Hammer: The sound is so important, the deafening silence that’s actually full of sound: the wind and the rain. You can’t do that with a poem or a painting. And of course the blues is perfect for what I was trying to convey, but I didn’t want to dirty it with music.
The handheld thing was a way to respond to available light. The light there is so beautiful, especially in overcast conditions. I’m partial to European cinema. Films from England, France and Germany you get cloud cover. In Los Angeles it’s just fucking sun all the time. That’s why we shot for so long, I wanted to make a film that looked European! At least, that’s partially true.
Available light was one thing, and I wanted to be able to follow the actors around. I didn’t want marks or constraints or artifice in their work. We rehearsed exhaustively so they had it hardwired almost. I started with some storyboards and we just tossed them after the first day. Lol Crawley and I were so much on the same wavelength. Breaking the Waves (1996) was something we both put at the top of our list when we discussed Ballast. I don’t know if there are real similarities, but some of the technical approach comes from that. I think Lars von Trier and Thomas Vinterberg were interested in liberating the filmmaker and taking all the excess away. We were close to doing a Dogme film. We had a gun, so I guess that violated a Dogme rule; our sound wasn’t all live, although most of it was sync.
Scope: At the screening you said you found the actors by going to the churches. Why non-professional actors?
Hammer: I wanted it to be as authentic and realistic as possible. I needed people from this region to be themselves. The dialogue was just some white dude from California’s attempt to make a skeleton for someone to follow. I wanted the choice of words to come from the people who would ultimately play those characters. That was critical. I wanted the sound of that language, and I wanted people that fit the disposition and demeanour of the characters.
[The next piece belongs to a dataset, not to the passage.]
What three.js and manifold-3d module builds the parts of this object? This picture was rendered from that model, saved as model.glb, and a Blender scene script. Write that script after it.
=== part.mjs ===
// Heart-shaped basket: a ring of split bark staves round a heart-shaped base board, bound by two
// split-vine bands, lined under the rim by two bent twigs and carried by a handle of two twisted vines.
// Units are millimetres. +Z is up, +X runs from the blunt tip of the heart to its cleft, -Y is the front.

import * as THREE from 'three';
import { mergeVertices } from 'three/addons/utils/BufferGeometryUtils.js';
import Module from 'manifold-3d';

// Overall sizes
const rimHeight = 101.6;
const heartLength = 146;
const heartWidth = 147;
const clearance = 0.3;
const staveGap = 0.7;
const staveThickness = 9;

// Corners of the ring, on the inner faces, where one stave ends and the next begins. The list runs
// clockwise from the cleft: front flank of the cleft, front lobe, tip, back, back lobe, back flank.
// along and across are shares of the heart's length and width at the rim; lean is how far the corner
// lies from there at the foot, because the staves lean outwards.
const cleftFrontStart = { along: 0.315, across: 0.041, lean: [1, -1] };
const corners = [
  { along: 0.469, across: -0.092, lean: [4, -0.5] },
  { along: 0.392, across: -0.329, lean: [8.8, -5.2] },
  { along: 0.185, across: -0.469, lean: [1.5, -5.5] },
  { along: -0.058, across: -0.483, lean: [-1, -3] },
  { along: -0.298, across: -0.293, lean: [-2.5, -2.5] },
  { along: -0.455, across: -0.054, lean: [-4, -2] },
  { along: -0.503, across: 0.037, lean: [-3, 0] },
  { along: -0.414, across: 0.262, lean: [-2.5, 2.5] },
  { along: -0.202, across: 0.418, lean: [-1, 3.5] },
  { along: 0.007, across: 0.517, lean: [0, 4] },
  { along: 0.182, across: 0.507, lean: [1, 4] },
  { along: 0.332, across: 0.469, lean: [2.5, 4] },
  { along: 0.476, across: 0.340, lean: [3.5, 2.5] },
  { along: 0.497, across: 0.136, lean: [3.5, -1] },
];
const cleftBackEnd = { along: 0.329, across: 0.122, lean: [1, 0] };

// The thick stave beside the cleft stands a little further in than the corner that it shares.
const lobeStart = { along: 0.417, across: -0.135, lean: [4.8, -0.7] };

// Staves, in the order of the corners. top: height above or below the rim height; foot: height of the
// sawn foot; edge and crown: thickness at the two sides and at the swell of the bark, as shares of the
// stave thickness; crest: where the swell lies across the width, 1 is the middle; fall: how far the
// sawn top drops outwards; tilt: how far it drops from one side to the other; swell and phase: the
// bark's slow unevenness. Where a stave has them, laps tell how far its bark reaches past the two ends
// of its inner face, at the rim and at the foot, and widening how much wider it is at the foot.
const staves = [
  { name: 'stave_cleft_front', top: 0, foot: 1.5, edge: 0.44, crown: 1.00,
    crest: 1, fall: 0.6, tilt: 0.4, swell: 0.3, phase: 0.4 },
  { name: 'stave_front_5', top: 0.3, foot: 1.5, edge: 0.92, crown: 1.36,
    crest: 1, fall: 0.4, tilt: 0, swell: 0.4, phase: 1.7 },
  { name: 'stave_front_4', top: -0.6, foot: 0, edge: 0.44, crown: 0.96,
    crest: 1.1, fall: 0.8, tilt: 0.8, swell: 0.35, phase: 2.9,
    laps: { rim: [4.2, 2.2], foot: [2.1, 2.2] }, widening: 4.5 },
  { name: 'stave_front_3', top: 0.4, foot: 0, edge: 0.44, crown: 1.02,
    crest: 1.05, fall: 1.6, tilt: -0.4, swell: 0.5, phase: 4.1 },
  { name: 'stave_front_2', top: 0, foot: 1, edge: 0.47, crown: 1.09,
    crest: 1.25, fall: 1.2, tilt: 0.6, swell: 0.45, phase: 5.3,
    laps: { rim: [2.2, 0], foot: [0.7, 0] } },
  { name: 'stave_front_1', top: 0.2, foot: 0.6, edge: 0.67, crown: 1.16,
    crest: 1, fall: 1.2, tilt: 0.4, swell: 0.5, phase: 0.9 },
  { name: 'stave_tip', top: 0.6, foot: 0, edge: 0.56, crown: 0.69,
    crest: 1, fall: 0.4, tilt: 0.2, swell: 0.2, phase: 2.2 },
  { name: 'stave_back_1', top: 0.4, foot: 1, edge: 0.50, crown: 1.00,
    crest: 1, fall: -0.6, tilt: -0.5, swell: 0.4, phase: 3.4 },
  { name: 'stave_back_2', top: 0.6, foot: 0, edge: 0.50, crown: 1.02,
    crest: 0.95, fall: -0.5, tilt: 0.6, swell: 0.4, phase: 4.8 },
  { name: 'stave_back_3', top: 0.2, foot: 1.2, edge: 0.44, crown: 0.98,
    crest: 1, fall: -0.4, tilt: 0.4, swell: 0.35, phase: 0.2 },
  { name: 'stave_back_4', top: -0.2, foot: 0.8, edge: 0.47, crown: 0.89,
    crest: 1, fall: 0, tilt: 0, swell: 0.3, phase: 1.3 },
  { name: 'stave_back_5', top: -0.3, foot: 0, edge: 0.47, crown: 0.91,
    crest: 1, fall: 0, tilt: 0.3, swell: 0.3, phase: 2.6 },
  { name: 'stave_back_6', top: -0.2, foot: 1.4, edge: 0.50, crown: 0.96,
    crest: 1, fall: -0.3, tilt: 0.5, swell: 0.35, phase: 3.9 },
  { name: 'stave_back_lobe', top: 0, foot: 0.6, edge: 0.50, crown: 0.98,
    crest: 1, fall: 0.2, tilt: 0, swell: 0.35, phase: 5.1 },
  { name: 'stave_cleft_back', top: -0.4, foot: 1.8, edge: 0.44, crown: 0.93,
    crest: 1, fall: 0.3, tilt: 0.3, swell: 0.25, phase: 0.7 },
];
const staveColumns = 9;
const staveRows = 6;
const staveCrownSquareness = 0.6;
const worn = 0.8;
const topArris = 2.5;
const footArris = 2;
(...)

It was the Bresson model I had in mind.
I think you choose really carefully and then convince them to be themselves and nothing else, not to perform. I think they had to be from there. I wanted to have those people feel that it was coming from them, that they were responding as themselves, rather than trying to act. So we didn’t show them the script. We ran out of time sometimes, and I’d let them look at the pages once and then they get a sense of what the scene is, then take it away. You can’t remember dialogue that way but you get a sense of where it is supposed to go.
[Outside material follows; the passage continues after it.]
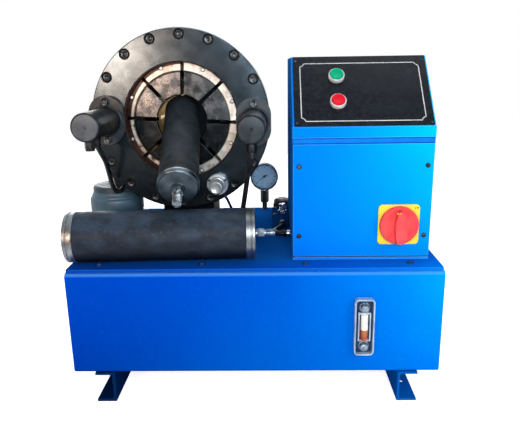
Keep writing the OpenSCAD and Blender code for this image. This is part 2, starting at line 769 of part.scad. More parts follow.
module box_screws() {
    mid = (box_x0 + box_x1) / 2;
    color("dimgray") {
        for (x = [-1, 1], z = [319.5, 451]) translate([mid + x * 116.5, cover_y, z]) rotate([90, 0, 0])
            socket_screw(4.5, 3, 2, 0);
        for (x = [-1, 1], s = panel_screws) slope_frame()
            translate([panel_x + x * (panel_w / 2 - 5), s, panel_t]) socket_screw(2.4, 1.4, 1, 0);
    }
}

module panel_plate() {
    color("#1a1a1c") slope_frame() difference() {
        translate([panel_x - panel_w / 2, panel_start, 0]) cube([panel_w, panel_len, panel_t]);
        for (s = [green_s, red_s]) translate([button_x, s, -1]) cylinder(r = sleeve_r, h = panel_t + 2);
    }
}

module button_bezels() {
    color("silver") slope_frame() for (s = [green_s, red_s]) translate([button_x, s, 0]) difference() {
        union() {
            translate([0, 0, -22]) cylinder(r = sleeve_r, h = 22 + panel_t + eps);
            translate([0, 0, panel_t]) cylinder(r1 = bezel_r, r2 = bezel_r - 1, h = bezel_h);
        }
        translate([0, 0, -8]) cylinder(r = button_neck_r + 0.3, h = 20);
        translate([0, 0, panel_t + bezel_ledge]) cylinder(r = button_r + 0.3, h = bezel_h);
        translate([0, 0, -23]) cylinder(r = button_stem_r + 0.3, h = 20);
    }
}

// Push button: cap in the bezel with a stem that reaches through it
module push_button(s) {
    top = panel_t + bezel_h + button_proud;
    head = panel_t + bezel_ledge + button_travel + 0.3;
    slope_frame() translate([button_x, s, 0]) union() {
        translate([0, 0, -3]) cylinder(r = button_neck_r, h = head + 4);
        translate([0, 0, head]) cylinder(r = button_r, h = top - 2 - head);
        translate([0, 0, top - 2 - eps]) cylinder(r1 = button_r, r2 = button_r - 1.2, h = 2);
        translate([0, 0, top - button_len]) cylinder(r = button_stem_r, h = button_len - 4);
    }
}

module green_button() {
    color("green") push_button(green_s);
}

module red_button() {
    color("red") push_button(red_s);
}

module switch_plate() {
    color("gold") translate([switch_x, cover_y, switch_z]) rotate([90, 0, 0]) difference() {
        round_plate(switch_w, switch_w, switch_corner_r, 3);
        translate([0, 0, -1]) cylinder(r = knob_shaft_r + 0.4, h = 5);
    }
}

// Round knob with a straight grip, on a shaft through the cover
module switch_knob() {
    color("red") translate([switch_x, cover_y - 3.4, switch_z]) rotate([90, 0, 0]) union() {
        cylinder(r = knob_r, h = knob_h);
        translate([0, 0, knob_h - eps]) intersection() {
            cylinder(r = knob_r - 1, h = grip_h);
            translate([-grip_w / 2, -knob_r, 0]) cube([grip_w, 2 * knob_r, grip_h]);
        }
        translate([0, 0, -16]) cylinder(r = knob_shaft_r, h = 16 + eps);
    }
}

// ---- hose assemblies ----

module hose_a_cover() {
    color("#26262a") hose_a_frame() translate([0, 0, collar_l]) difference() {
        cylinder(d = hose_a_d, h = hose_a_len - 2 * collar_l, $fn = 96);
        translate([0, 0, -1]) cylinder(r = hose_a_bore_r, h = hose_a_len, $fn = 96);
    }
}

// Turned steel ends: a collar with a groove and a plug that reaches into the hose
module hose_a_ends() {
    r = hose_a_d / 2;
    end_profile = [[0, 0], [r - 3, 0], [r, 2], [r, 7], [r - 1.4, 7.8], [r - 1.4, 9.2], [r, 10],
        [r, collar_l], [hose_a_bore_r, collar_l], [hose_a_bore_r, collar_l + 26], [0, collar_l + 26]];
    color("silver") hose_a_frame() {
        rotate_extrude($fn = 96) polygon(end_profile);
        translate([0, 0, hose_a_len]) mirror([0, 0, 1]) rotate_extrude($fn = 96) polygon(end_profile);
    }
}

// Hex and threaded nipple in the lying hose's right end
module hose_a_adapter() {
    color("silver") hose_a_frame() translate([0, 0, hose_a_len]) union() {
        cylinder(r = 7, h = 3);
        translate([0, 0, 2.5]) cylinder(r = 9, h = 14, $fn = 6);
        translate([0, 0, 16]) cylinder(r = 5.5, h = 5);
        translate([0, 0, 20]) cylinder(r = 7.5, h = 17);
    }
}

module hose_b_cover() {
    color("#202024") hose_b_frame() difference() {
        cylinder(d = hose_b_d, h = hose_b_len - hose_b_collar, $fn = 96);
        translate([0, 0, -1]) cylinder(r = hose_b_bore_r, h = hose_b_len, $fn = 96);
    }
}

// Turned ends: a plug at the rear, and a collar with a hex union at the front
module hose_b_ends() {
    r = hose_b_d / 2;
    front = hose_b_len - hose_b_collar;
    color("silver") hose_b_frame() {
        translate([0, 0, 1]) cylinder(r = hose_b_bore_r, h = 20, $fn = 96);
        rotate_extrude($fn = 96) polygon([[0, front - 20], [hose_b_bore_r, front - 20],
            [hose_b_bore_r, front], [r + 0.8, front], [r + 0.8, hose_b_len - 3], [r - 2, hose_b_len],
            [12, hose_b_len + 3], [12, hose_b_len + 6], [0, hose_b_len + 6]]);
        translate([0, 0, hose_b_len + 5]) cylinder(r = 11, h = 13, $fn = 6);
        translate([0, 0, hose_b_len + 17]) cylinder(r = 7.5, h = 10);
        translate([0, 0, hose_b_len + 26]) cylinder(r = 9, h = 22);
    }
}

tank_shell();
tank_cover();
cover_screws();
feet();
level_frame();
level_glass();
level_bolts();
filler_cap();
motor_case();
motor_rotor();
pump();
head_pedestal();
head_barrel();
front_flange();
flange_bolts();
ring_piston();
return_rods();
return_cyl_left();
return_cyl_right();
cylinder_brackets();
pressure_line_left();
pressure_line_right();
sensor();
sensor_cable();
shoe(1);  // shoe_1
shoe(2);  // shoe_2
shoe(3);  // shoe_3
shoe(4);  // shoe_4
shoe(5);  // shoe_5
shoe(6);  // shoe_6
shoe(7);  // shoe_7
shoe(8);  // shoe_8
die(1);  // die_1
die(2);  // die_2
die(3);  // die_3
die(4);  // die_4
die(5);  // die_5
die(6);  // die_6
die(7);  // die_7
die(8);  // die_8
valve_block();
valve_fittings();
valve_line();
gauge_case();
gauge_needle();
gauge_glass();
box_shell();
box_cover();
box_screws();
panel_plate();
button_bezels();
green_button();
red_button();
switch_plate();
switch_knob();
hose_a_cover();
hose_a_ends();
hose_a_adapter();
hose_b_cover();
hose_b_ends();
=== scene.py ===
"""Bench hose crimping machine: detailed pieces, finishes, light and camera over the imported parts."""

import math

import bmesh
import bpy
from bpy.props import FloatProperty, FloatVectorProperty, PointerProperty
from bpy.types import Operator, Panel, PropertyGroup
from mathutils import Matrix, Vector


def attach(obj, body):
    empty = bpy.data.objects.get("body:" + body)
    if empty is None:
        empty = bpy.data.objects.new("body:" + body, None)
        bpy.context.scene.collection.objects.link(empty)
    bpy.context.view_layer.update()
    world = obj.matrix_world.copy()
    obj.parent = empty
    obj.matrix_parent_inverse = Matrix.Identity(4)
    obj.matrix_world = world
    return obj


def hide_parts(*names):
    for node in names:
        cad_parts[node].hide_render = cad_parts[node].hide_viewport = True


bl_info = {
    "name": "Hose Crimping Machine",
    "version": (1, 0, 0),
    "blender": (4, 5, 0),
    "location": "View3D > Sidebar > Crimper",
    "description": "Builds the detailed pieces and finishes of a bench hose crimping machine",
    "category": "Add Mesh",
}

MM = 0.001
STEPS = 96
CREASE = math.radians(32)
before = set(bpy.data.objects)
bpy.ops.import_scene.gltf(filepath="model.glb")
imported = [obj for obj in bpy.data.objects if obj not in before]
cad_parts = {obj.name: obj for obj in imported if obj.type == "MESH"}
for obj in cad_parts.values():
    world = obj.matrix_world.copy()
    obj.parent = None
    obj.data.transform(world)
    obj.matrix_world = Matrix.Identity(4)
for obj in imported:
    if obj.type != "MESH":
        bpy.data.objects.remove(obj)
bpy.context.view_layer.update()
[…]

Scope: Could you tell me a bit more about Michael Smith, JimMyron Ross, and Tarra Riggs, who they are “in real life”?
Hammer: Mike Smith (who plays Lawrence) works at the Public Services Commission in Yazoo City, Mississippi. He’s a father of two, a preacher’s son, and a soft-spoken, gentle human being, and he had no interest in film whatsoever. Tarra worked as a cosmetologist in Jackson, Mississippi when I met her. Ballast was her first film, but she’s done some since and now she’s a fulltime actress. JimMyron I met at the Boys and Girls Club in Canton, Mississippi. He was 12 when he filmed. Mid-production I realized that he was the centre of the project. That seems obvious now, but I didn’t completely understand it in the writing stage. I recalibrated the film to follow his line, which involved a good deal of improvisation from all of us. If there is something happening you have to respond to it, you have to go with that.
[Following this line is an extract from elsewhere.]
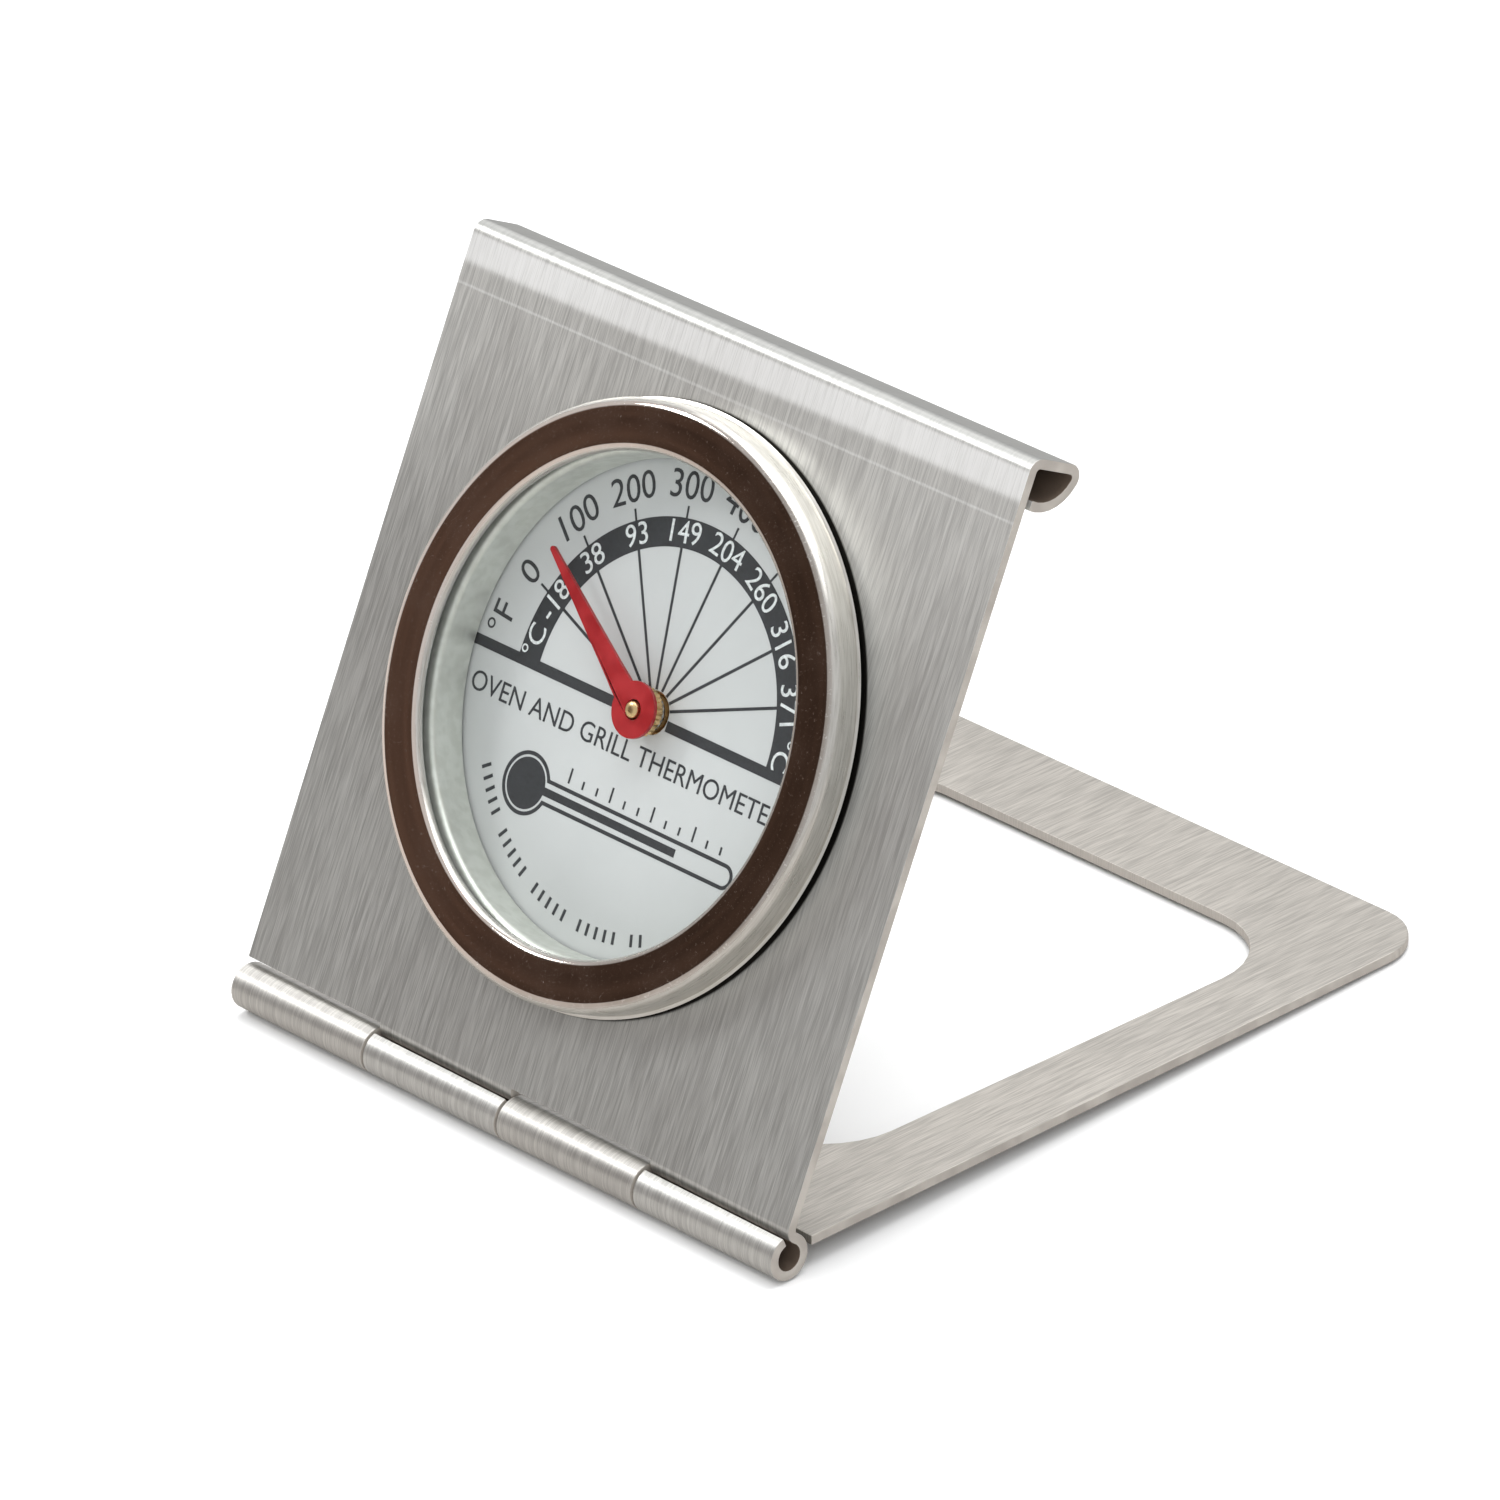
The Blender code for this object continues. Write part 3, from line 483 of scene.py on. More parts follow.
def lacquer():
    """Deep red lacquer of the pointer, unevenly laid, under a thin clear coat."""
    shader = Shader("pointer_red_lacquer")
    flow = shader.noise(shader.place, scale=500.0, detail=3.0)
    colour = shader.mix(shader.ramp(flow, 0.3, 0.7), (0.29, 0.006, 0.010), (0.40, 0.012, 0.017))
    shader.surface(colour, shader.ramp(flow, 0.3, 0.7, 0.3, 0.42))
    shader.bsdf.inputs["Coat Weight"].default_value = 0.25
    shader.bsdf.inputs["Coat Roughness"].default_value = 0.2
    shader.bump(flow, 0.00001, 0.25)
    return shader.material


def clear_glass():
    """The lens: clear glass that lets lamps through, so that the dial is lit and the pointer casts
    its shadow."""
    shader = Shader("lens_clear_glass")
    shader.tree.nodes.remove(shader.bsdf)
    clear = shader.node("ShaderNodeBsdfTransparent")
    clear.inputs["Color"].default_value = (0.985, 0.991, 0.989, 1.0)
    gloss = shader.node("ShaderNodeBsdfGlossy")
    gloss.inputs["Roughness"].default_value = 0.02
    smudge = shader.noise(shader.place, scale=90.0, detail=3.0)
    shader.set_colour(gloss.inputs["Color"], shader.mix(smudge, (0.9, 0.95, 0.93), (1.0, 1.0, 1.0)))
    fresnel = shader.node("ShaderNodeFresnel")
    fresnel.inputs["IOR"].default_value = 1.45
    leaving = shader.node("ShaderNodeNewGeometry").outputs["Backfacing"]
    outside = shader.maths("SUBTRACT", 1.0, leaving)
    blend = shader.node("ShaderNodeMixShader")
    shader.link(shader.maths("MULTIPLY", fresnel.outputs[0], outside), blend.inputs[0])
    shader.link(clear.outputs[0], blend.inputs[1])
    shader.link(gloss.outputs[0], blend.inputs[2])
    shader.link(blend.outputs[0], shader.output.inputs["Surface"])
    return shader.material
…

Scope: Already you have experienced some acclaim. Do you have a clear idea of where you might fit in the movie business? You’re obviously not impressed with industrial moviemaking, but is there any accommodation you can see yourself making with Hollywood?
Hammer: I’m not sure I understand where I fit in at this point. I find this to be a particularly confusing time. Intuition tells me that emotional authenticity will always have a place. My primary objective is to make new work that is truthful. It makes sense to attempt this in a very private environment.